What is required
Repeat exactly the lines running from the line that contains "lead(rubber)" to the line that contains "CORD_SPACING = 0.0012"; include both ends and add nothing.

Source excerpt
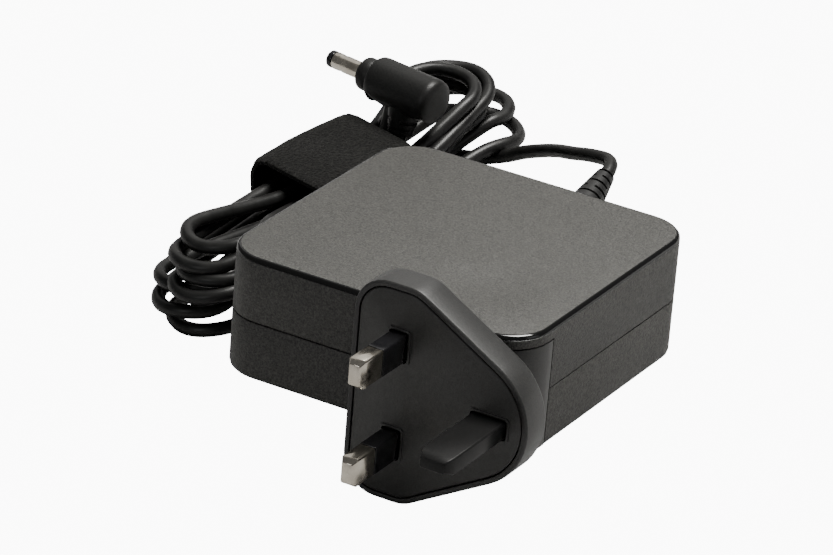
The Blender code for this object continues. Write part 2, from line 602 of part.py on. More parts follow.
def pins(parent, nickel, gloss):
    """Metal pins with their insulating sleeves, and the moulded earth pin."""
    root = FACE_Y + PIN_ROOT
    for name in ("live", "neutral"):
        x, z, wide_x, wide_z = pin_places()[name]
        half_x, half_z = wide_x / 2, wide_z / 2
        step = SLEEVE_WALL + GAP
        shoulder, tip = FACE_Y - SLEEVE_LONG - GAP, FACE_Y - PIN_LONG
        rings = [(half_x - step, half_z - step, 0.0002, root),
                 (half_x - step, half_z - step, 0.0002, shoulder),
                 (half_x, half_z, 0.0003, shoulder), (half_x, half_z, 0.0003, tip + 0.0014),
                 (half_x * 0.62, half_z * 0.72, 0.0002, tip)]
        pin = loft([bar_section(hx, hz, cut, y, x, z) for hx, hz, cut, y in rings])
        add_object(name + "_pin", pin, nickel, parent, smooth=False)
        bore_x, bore_z = half_x - SLEEVE_WALL, half_z - SLEEVE_WALL
        near, far = FACE_Y + FACE_THICK, FACE_Y - SLEEVE_LONG
        tube = [(half_x, half_z, near), (half_x, half_z, far), (bore_x, bore_z, far), (bore_x, bore_z, near)]
        sleeve = loft([bar_section(hx, hz, 0.00025, y, x, z) for hx, hz, y in tube], closed=True)
        add_object(name + "_sleeve", sleeve, gloss, parent, smooth=False)
    x, z, wide_x, wide_z = pin_places()["earth"]
    tip = FACE_Y - EARTH_LONG
    rings = [(1, 1, root), (1, 1, tip + 0.0024), (0.72, 0.60, tip)]
    earth = loft([bar_section(wide_x / 2 * kx, wide_z / 2 * kz, 0.0003, y, x, z) for kx, kz, y in rings])
    add_object("earth_pin", earth, gloss, parent, smooth=False)


def terminals(parent, brass):
    """Brass strips: a plate behind each pin and a blade that reaches through the back of the block."""
    front = FACE_Y + PIN_ROOT + GAP
    back = front + BLADE_THICK
    side = 0.0022
    for name, (x, z) in (("live", LIVE_BLADE), ("neutral", NEUTRAL_BLADE)):
        pin_x, pin_z, _, pin_wide = pin_places()[name]
        low_x, high_x = min(x, pin_x) - side, max(x, pin_x) + side
        reach = pin_wide / 2 - SLEEVE_WALL
        low_z, high_z = min(z, pin_z - reach), max(z + BLADE_TALL, pin_z + reach)
        strip = add_object(name + "_terminal", box(low_x, front, low_z, high_x, back, high_z), brass, parent,
                           smooth=False)
        half = BLADE_THICK / 2
        blade = box(x - half, front + BLADE_THICK / 4, z, x + half, BLADE_END_Y, z + BLADE_TALL)
        boolean(strip, cutter(name + "_blade", blade, parent), "UNION")


# ---------------------------------------------------------------- lead
def strain_relief(parent, mat):
    """Flange inside the wall, neck through it, ribbed taper outside that leans up and over."""
    square = aim((RELIEF_X, CASE_Y, RELIEF_Z), (0, 1, 0))
    lean = relief_frame()
    inside = -WALL - GAP
    steps = 20
    rings = []
    for radius, height in ((RELIEF_FLANGE_DIA / 2, inside - 0.0012), (RELIEF_FLANGE_DIA / 2, inside),
                           (RELIEF_NECK_DIA / 2, inside), (RELIEF_NECK_DIA / 2, GAP)):
        rings.append([square @ Vector((x, y, height)) for x, y in circle(radius, steps)])
    rings.append([square @ Vector((x, y, GAP)) for x, y in circle(RELIEF_ROOT_DIA / 2, steps)])
    start = 0.0022
    pitch = (RELIEF_LONG - start) / RELIEF_RIBS
    for i in range(RELIEF_RIBS):
        for part, groove in ((0.0, 0.0), (0.55, 0.0), (0.62, 0.0005), (0.93, 0.0005)):
            height = start + (i + part) * pitch
            share = height / RELIEF_LONG
            radius = (RELIEF_ROOT_DIA * (1 - share) + RELIEF_TIP_DIA * share) / 2 - groove
            rings.append([lean @ Vector((x, y, height)) for x, y in circle(radius, steps)])
    tip = RELIEF_TIP_DIA / 2
    rings.append([lean @ Vector((x, y, RELIEF_LONG)) for x, y in circle(tip * 0.93, steps)])
    add_object("strain_relief", loft(rings), mat, parent)


def smooth_route(points, spacing):
    """Evenly spaced points on a Catmull-Rom curve through the given points."""
    knots = [Vector(p) for p in points]
    knots = [2 * knots[0] - knots[1]] + knots + [2 * knots[-1] - knots[-2]]
    fine = []
    for a, b, c, d in zip(knots, knots[1:], knots[2:], knots[3:]):
        for i in range(12):
            t = i / 12
            fine.append(0.5 * ((2 * b) + (c - a) * t + (2 * a - 5 * b + 4 * c - d) * t * t
                               + (3 * b - a - 3 * c + d) * t ** 3))
    fine.append(knots[-2])
    total = sum((q - p).length for p, q in zip(fine, fine[1:]))
    count = max(2, round(total / spacing))
    result, walked, target = [fine[0]], 0.0, total / count
    for p, q in zip(fine, fine[1:]):
        length = (q - p).length
        while walked + length >= target - 1e-9 and len(result) < count:
            result.append(p.lerp(q, (target - walked) / length))
            target += total / count
        walked += length
    return result + [fine[-1]]


def lead(mat):
    """Free stretch of the lead: out of the strain relief, round and down to the side of the hank."""
    out = (CASE_MATRIX @ relief_frame()).to_3x3().col[2]
    exit_point = (CASE_MATRIX @ relief_frame()) @ Vector((0, 0, RELIEF_LONG + GAP))
    points = [exit_point] + smooth_route([exit_point + out * LEAD_STRAIGHT] + LEAD_ROUTE, CORD_DIA)
    data = bpy.data.curves.new("cable_lead", "CURVE")
    data.dimensions = "3D"
    data.bevel_depth = CORD_DIA / 2
    data.bevel_resolution = 2
    data.use_fill_caps = True
    spline = data.splines.new("POLY")
    spline.points.add(len(points) - 1)
    for knot, point in zip(spline.points, points):
        knot.co = (*point, 1)
    data.materials.append(mat)
    obj = bpy.data.objects.new("cable_lead", data)
    bpy.context.scene.collection.objects.link(obj)


def squircle(half_wide, low, high, steps=24):
    """Section of the hank: flattened oval, offsets across and up."""
    points = []
    for i in range(steps):
        angle = 2 * math.pi * i / steps
        across, up = math.cos(angle), math.sin(angle)
        points.append((half_wide * math.copysign(abs(across) ** 0.7, across),
                       (low + high) / 2 + (high - low) / 2 * math.copysign(abs(up) ** 0.7, up)))
    return points


def hank(mat):
    """Outer shape of the folded cable, waisted where the wrap holds it."""
    rings = []
    last = len(HANK_STATIONS) - 1
    for i, (x, y, half_wide, low, high) in enumerate(HANK_STATIONS):
        before, after = HANK_STATIONS[max(i - 1, 0)], HANK_STATIONS[min(i + 1, last)]
        along = Vector((after[0] - before[0], after[1] - before[1], 0)).normalized()
        across = Vector((along.y, -along.x, 0))
        rings.append([Vector((x, y, z)) + across * offset for offset, z in squircle(half_wide, low, high)])
    add_object("cable_hank", loft(rings), mat)


def strap(mat):
    """Closed band of hook-and-loop cloth round the waist of the hank."""
    start, end = Vector((*STRAP_START, 0)), Vector((*STRAP_END, 0))
    along = (end - start).normalized()
    across = Vector((along.y, -along.x, 0))

    def section(origin, inset):
        outline = rounded_rect(-STRAP_WIDE / 2, 0, STRAP_WIDE / 2, STRAP_TALL, STRAP_CORNER, inset, 5)
        return [origin + across * x + Vector((0, 0, z)) for x, z in outline]

    rings = [section(start, 0), section(end, 0), section(end, STRAP_THICK), section(start, STRAP_THICK)]
    add_object("cable_strap", loft(rings, closed=True), mat)


def dc_plug(rubber, nickel, gloss, brass):
    """Right-angle barrel plug: moulded body and stem, barrel, insulating tip and inner contact."""
    back, tip = Vector(DC_BACK), Vector(DC_TIP)
    out = (tip - back).normalized()
    body_long = (tip - back).length - DC_BARREL_LONG
    axis = aim(back, out)
    body_r, collar_r = DC_BODY_DIA / 2, DC_COLLAR_DIA / 2
    face = body_long
    collar = face - DC_COLLAR_LONG
    bore = DC_BARREL_DIA / 2 + GAP
    profile = [(bore, face - 0.004), (bore, face), (collar_r * 0.86, face), (collar_r, face - 0.0007),
               (collar_r, collar + 0.0003), (collar_r * 0.93, collar), (body_r * 0.90, collar),
               (body_r, collar - 0.0012), (body_r, 0.0016), (body_r * 0.9, 0.0005), (body_r * 0.7, 0)]
    body = add_object("dc_plug_body", turned(profile, axis, 24), rubber)
    side = Vector((0, 0, 1)).cross(out).normalized()
    if side.y > 0:
        side = -side
    fall = side * math.cos(DC_STEM_FALL) - Vector((0, 0, 1)) * math.sin(DC_STEM_FALL)
    stem_frame = aim(back + out * DC_STEM_AT, fall, out)
    rings = []
    for share in (0.0, 0.45, 0.75, 1.0):
        flare = DC_STEM_ROOT * (1 - share) + DC_STEM_TIP * share
        long_half = flare / 2 + 0.0030 * (1 - share) ** 2
        height = DC_STEM_LONG * share
        rings.append([stem_frame @ Vector((flare / 2 * math.cos(a), long_half * math.sin(a), height))
                      for a in (2 * math.pi * k / 20 for k in range(20))])
    boolean(body, cutter("dc_stem", loft(rings)), "UNION")

    barrel_r, barrel_bore = DC_BARREL_DIA / 2, DC_BARREL_BORE / 2
    cap_long = 0.0014
    end = face + DC_BARREL_LONG
    detent = face + DC_BARREL_LONG * 0.62
    root = face - 0.004 + GAP
    outer = [(barrel_r, root), (barrel_r, detent - 0.0006), (barrel_r - 0.00012, detent),
             (barrel_r, detent + 0.0006), (barrel_r, end - cap_long - GAP)]
    inner = [(barrel_bore, end - cap_long - GAP), (barrel_bore, root)]
    add_object("dc_barrel", turned(outer + inner, axis, 20, closed=True), nickel)
    sleeve_r = barrel_bore - GAP
    hole_r = sleeve_r - 0.00025
    ring = [(sleeve_r, root), (sleeve_r, end - cap_long), (barrel_r, end - cap_long),
            (barrel_r, end - 0.0003),
            (barrel_r - 0.0003, end), (hole_r, end), (hole_r, root)]
    add_object("dc_tip_insulator", turned(ring, axis, 20, closed=True), gloss)
    contact_r = hole_r - GAP
    tube = [(contact_r, root), (contact_r, end - 0.0006), (contact_r - 0.00025, end - 0.0006),
            (contact_r - 0.00025, root)]
    add_object("dc_centre_contact", turned(tube, axis, 16, closed=True), brass)


# ---------------------------------------------------------------- assembly
def clear_scene():
    for obj in list(bpy.data.objects):
        bpy.data.objects.remove(obj, do_unlink=True)


def empty(name, matrix, parent=None):
    obj = bpy.data.objects.new(name, None)
    bpy.context.scene.collection.objects.link(obj)
    obj.parent = parent
    obj.matrix_local = matrix
    return obj


def main():
    clear_scene()
    case = empty("case", CASE_MATRIX)
    plug = empty("plug_slide", Matrix.Identity(4), case)
    shell_black = material("shell_black", (0.060, 0.060, 0.058), 0.55)
    plug_black = material("plug_black", (0.050, 0.050, 0.048), 0.42)
    gloss = material("gloss_black", (0.012, 0.012, 0.014), 0.18)
    nickel = material("nickel", (0.78, 0.75, 0.70), 0.22, 1.0)
    brass = material("brass", (0.72, 0.55, 0.25), 0.35, 1.0)
    rubber = material("cable_black", (0.045, 0.045, 0.045), 0.50)
    cloth = material("strap_black", (0.035, 0.035, 0.033), 0.95)

    upper_shell(case, shell_black)
    lower_shell(case, shell_black)
    sheets(case)
    transformer(case)
    board_parts(case)
    contacts(case, brass)
    output_wires(case)
    strain_relief(case, rubber)

    plug_housing(plug, plug_black)
    plug_face(plug, plug_black)
    pins(plug, nickel, gloss)
    terminals(plug, brass)

    lead(rubber)
    hank(rubber)
    strap(cloth)
    dc_plug(rubber, nickel, gloss, brass)


main()
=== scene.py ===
"""Looks of the laptop power adapter: materials, the real output cable, its strap and its plug."""

import math

import bmesh
import bpy
from mathutils import Matrix, Vector


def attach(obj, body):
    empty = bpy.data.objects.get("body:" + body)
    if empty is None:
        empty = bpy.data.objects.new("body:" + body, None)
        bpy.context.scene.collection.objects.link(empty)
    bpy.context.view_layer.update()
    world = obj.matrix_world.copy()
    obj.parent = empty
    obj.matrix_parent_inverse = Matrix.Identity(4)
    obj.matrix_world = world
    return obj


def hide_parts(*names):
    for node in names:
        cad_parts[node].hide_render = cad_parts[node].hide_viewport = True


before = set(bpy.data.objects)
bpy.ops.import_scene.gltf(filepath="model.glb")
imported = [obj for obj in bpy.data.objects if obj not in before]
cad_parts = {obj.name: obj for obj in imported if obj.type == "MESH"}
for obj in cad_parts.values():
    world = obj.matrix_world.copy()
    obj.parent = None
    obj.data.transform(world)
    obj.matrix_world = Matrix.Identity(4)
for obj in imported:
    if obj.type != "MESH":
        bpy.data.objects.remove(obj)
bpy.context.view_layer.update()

# The case leans on the plug: its own frame turned into the world's, in metres.
LEAN = math.radians(9.2576)
CASE_MATRIX = Matrix.Translation((-0.04025, -0.024659, 0.011888)) @ Matrix.Rotation(-LEAN, 4, "X")

UP = Vector((0, 0, 1))

# Middle of the thumb dish in the case's own frame, and how far round it the lid's edge band may not reach.
DISH_CENTRE = (0.0540, 0.0205, 0.0280)
DISH_CLEAR = 0.0145

CORD_DIA = 0.0032
CORD_SPACING = 0.0012

# ---------------------------------------------------------------- route of the output cable, world
RELIEF_BASE = (0.0442, 0.0750, 0.0203)
RELIEF_AIM = (-0.0998, 1.0, 0.2792)
RELIEF_LONG = 0.0176

LEAD_STRAIGHT = 0.0018
LEAD_ROUTE = [
    (0.0013, 0.0743, 0.0220), (-0.0002, 0.0764, 0.0215), (-0.0023, 0.0779, 0.0208),
    (-0.0074, 0.0797, 0.0192), (-0.0125, 0.0819, 0.0169), (-0.0175, 0.0848, 0.0144),
    (-0.0230, 0.0878, 0.0112), (-0.0294, 0.0901, 0.0076),
]
# From there along the floor, under the folds, to the first strand.
UNDER_HANK = [
    (-0.0358, 0.0911, 0.0040), (-0.0422, 0.0905, 0.0020), (-0.0490, 0.0884, 0.0017),
    (-0.0545, 0.0842, 0.0017), (-0.0580, 0.0785, 0.0022),
]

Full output
    lead(rubber)
    hank(rubber)
    strap(cloth)
    dc_plug(rubber, nickel, gloss, brass)


main()
=== scene.py ===
"""Looks of the laptop power adapter: materials, the real output cable, its strap and its plug."""

import math

import bmesh
import bpy
from mathutils import Matrix, Vector


def attach(obj, body):
    empty = bpy.data.objects.get("body:" + body)
    if empty is None:
        empty = bpy.data.objects.new("body:" + body, None)
        bpy.context.scene.collection.objects.link(empty)
    bpy.context.view_layer.update()
    world = obj.matrix_world.copy()
    obj.parent = empty
    obj.matrix_parent_inverse = Matrix.Identity(4)
    obj.matrix_world = world
    return obj


def hide_parts(*names):
    for node in names:
        cad_parts[node].hide_render = cad_parts[node].hide_viewport = True


before = set(bpy.data.objects)
bpy.ops.import_scene.gltf(filepath="model.glb")
imported = [obj for obj in bpy.data.objects if obj not in before]
cad_parts = {obj.name: obj for obj in imported if obj.type == "MESH"}
for obj in cad_parts.values():
    world = obj.matrix_world.copy()
    obj.parent = None
    obj.data.transform(world)
    obj.matrix_world = Matrix.Identity(4)
for obj in imported:
    if obj.type != "MESH":
        bpy.data.objects.remove(obj)
bpy.context.view_layer.update()

# The case leans on the plug: its own frame turned into the world's, in metres.
LEAN = math.radians(9.2576)
CASE_MATRIX = Matrix.Translation((-0.04025, -0.024659, 0.011888)) @ Matrix.Rotation(-LEAN, 4, "X")

UP = Vector((0, 0, 1))

# Middle of the thumb dish in the case's own frame, and how far round it the lid's edge band may not reach.
DISH_CENTRE = (0.0540, 0.0205, 0.0280)
DISH_CLEAR = 0.0145

CORD_DIA = 0.0032
CORD_SPACING = 0.0012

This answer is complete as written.